Required work
Print the first line of the material below and each line after it, exactly as written, ending with the line that contains "# X runs to".

Recorded information
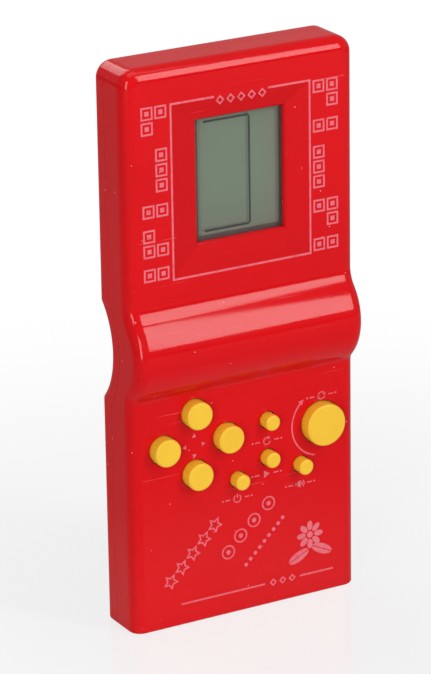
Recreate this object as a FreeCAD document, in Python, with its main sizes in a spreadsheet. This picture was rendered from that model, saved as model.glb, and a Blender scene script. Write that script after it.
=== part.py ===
import FreeCAD, Part
import math
import os
import re
from FreeCAD import Placement, Rotation, Vector

# A handheld brick game, upright on its bottom end, in millimetres.
# X runs to the right, Y from the front to the back, Z up; the origin is below the middle of the bounding box.

doc = FreeCAD.newDocument("brick_game")
sheet = doc.addObject("Spreadsheet::Sheet", "Sizes")

# Driving sizes, one group for each piece or set of pieces

caseSizes = {
    "case_width": 79.0,
    "case_height": 178.0,
    "case_depth": 18.2,             # flat front panel to flat back
    "wall": 1.8,
    "top_corner": 5.3,              # the two top corners, seen from the front
    "front_round": 4.0,             # sides and top, where they meet the front panel
    "bottom_round": 0.8,
    "back_round": 2.5,
    "back_low_round": 4.5,          # the long edge between bottom and back
    "low_round_crease": 0.02,       # its roller stands this proud of both faces, so that it cuts clean edges
    "bulge_radius": 17.0,
    "bulge_height": 6.3,            # crest, forward of the front panel
    "bulge_z": 88.8,
    "bulge_blend_top": 7.0,
    "bulge_blend_low": 3.0,
    "groove_radius": 20.8,          # finger groove across the back
    "groove_depth": 6.4,
    "groove_z": 88.35,
    "groove_edge_round": 1.2,
    "seam_depth": 12.0,             # front panel to the parting line
    "seam_gap": 0.12,
    "seam_groove_offset": 6.0,      # parting line ahead of the finger groove
    "seam_blend": 6.0,
}

windowSizes = {
    "window_half": 15.1,
    "window_low": 121.8,
    "window_below_top": 18.0,       # its upper edge, down from the casing's top
    "window_lip": 0.5,              # chamfer round the window's mouth
    "recess_half": 23.2,            # sloped recess, at the front panel
    "recess_low": 112.6,
    "recess_below_top": 12.2,
    "recess_depth": 0.3,            # at the window's edge
    "window_land": 1.9,             # length of the window's straight wall
    "land_margin": 1.0,             # thick pad behind the recess, inside its outline
}

screenSizes = {
    "plate_thick": 0.8,
    "plate_margin": 2.4,            # clear plate beyond the window
    "gasket_thick": 0.4,
    "gasket_reveal": 0.15,          # gasket set back from the window's edge
    "film_thick": 0.2,
    "glass_thick": 0.7,
    "glass_margin": 2.2,
    "film_inset": 0.3,
    "glass_ledge": 2.6,             # contact ledge of the front glass, below the rear glass
    "strip_high": 2.0,
    "strip_half": 14.5,
    "holder_wall": 2.6,
    "holder_lip": 1.6,              # ledge that carries the glass from behind
    "slip": 0.15,                   # clearance round parts laid in a pocket
}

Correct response
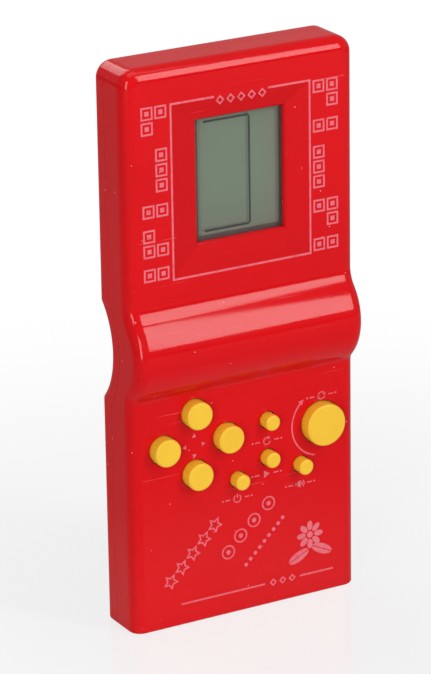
Recreate this object as a FreeCAD document, in Python, with its main sizes in a spreadsheet. This picture was rendered from that model, saved as model.glb, and a Blender scene script. Write that script after it.
=== part.py ===
import FreeCAD, Part
import math
import os
import re
from FreeCAD import Placement, Rotation, Vector

# A handheld brick game, upright on its bottom end, in millimetres.
# X runs to the right, Y from the front to the back, Z up; the origin is below the middle of the bounding box.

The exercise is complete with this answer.